DEAR BENNY: I inherited a house from a friend who passed away six months ago. I have not yet taken title to the property and will not until the estate’s trustee finishes settling the estate, which will be in about a month. The mortgage is currently being paid from the interest generated in a CD account.

Once the trustee finishes her duties, the trust provides that the money remaining in this account be used to pay down the mortgage. Once the title is transferred to me, can I take over the home’s mortgage until I can get refinancing with a different lender?

I know that if I were a relative, I would have protection, but because I am not, I am worried that the mortgage company will call in the loan.

The loan has a prepayment penalty, which the mortgage company says it will waive for a short period of time (for the paydown), although it has not put this in writing. The prepayment penalty expires in six to seven months and would have been applicable, prior to expiration, even if the house was sold, although there were no stipulations regarding death of the borrower.

Ideally, I’d like to have the paydown and the refinancing happen at the same time; however, I have heard from a lender that my name must be on the title for six months before I can seek to refinance. Any suggestions on how to proceed? --Donna

 

DEAR DONNA: While state law will differ, my experience is that typically in probate situations, the personal representative is required to pay off all outstanding debts of the deceased, including the mortgage.

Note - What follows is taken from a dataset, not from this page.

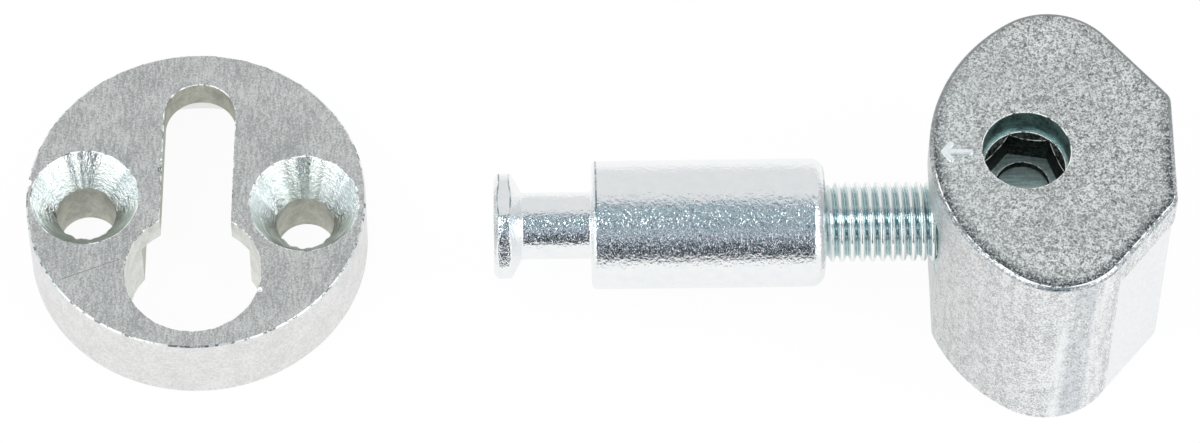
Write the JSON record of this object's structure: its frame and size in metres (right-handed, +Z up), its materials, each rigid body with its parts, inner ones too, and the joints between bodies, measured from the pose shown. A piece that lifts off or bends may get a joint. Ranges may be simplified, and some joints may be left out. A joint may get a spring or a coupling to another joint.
{
  "type": "handrail connector bolt",
  "caption": "Hidden rail connector: a socket key turns bevel gears in a cast housing and draws in a shoulder bolt, whose head hooks into a round keyhole plate.",
  "frame": {"origin": "foot of the housing, under the axis of the drive hole", "axes": "+Z up out of the drive hole, -X along the bolt towards its head and the plate"},
  "size_m": [0.0842, 0.0284, 0.0192],
  "materials": {
    "cast_body": "grainy zinc-plated casting",
    "cast_cap": "grainy zinc-plated casting",
    "gear_steel": "dull zinc-plated steel",
    "bolt_steel": "bright zinc-plated steel",
    "plate_metal": "satin brushed metal"
  },
  "bodies": {
    "housing": {"gear_housing": "cast_body", "housing_cap": "cast_cap", "keyhole_plate": "plate_metal"},
    "drive": {"drive_gear": "gear_steel"},
    "nut": {"nut_gear": "gear_steel"},
    "bolt": {"shoulder_bolt": "bolt_steel"}
  },
  "joints": [
    {"name": "bolt_slide", "type": "slide", "parent": "housing", "child": "bolt", "axis": [1, 0, 0], "range_m": [-0.003, 0.0081]},
    {"name": "drive_turn", "type": "hinge", "parent": "housing", "child": "drive", "pos_m": [0, 0, 0.0168], "axis": [0, 0, 1], "range_deg": [-4870, 1805]},
    {"name": "nut_turn", "type": "hinge", "parent": "housing", "child": "nut", "pos_m": [-0.0045, 0, 0.0092], "axis": [1, 0, 0], "range_deg": [-3896, 1444]}
  ],
  "couplings": [
    {"joint": "drive_turn", "follows": "bolt_slide", "rad_per_m": -10472},
    {"joint": "nut_turn", "follows": "bolt_slide", "rad_per_m": -8377.6}
  ]
}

However, since you want the house, you will have to pay off the mortgage with your own funds over and above what is available from the trust.

I did not know the answer to your financing question so I discussed it with a friend who is in the mortgage business. He advised me that it is his understanding (perhaps misunderstanding) that the six months refers only to situations where a borrower wants cash out from the financing.

So I recommend that you consider shopping around for another lender who makes it clear that his bank really wants to lend money.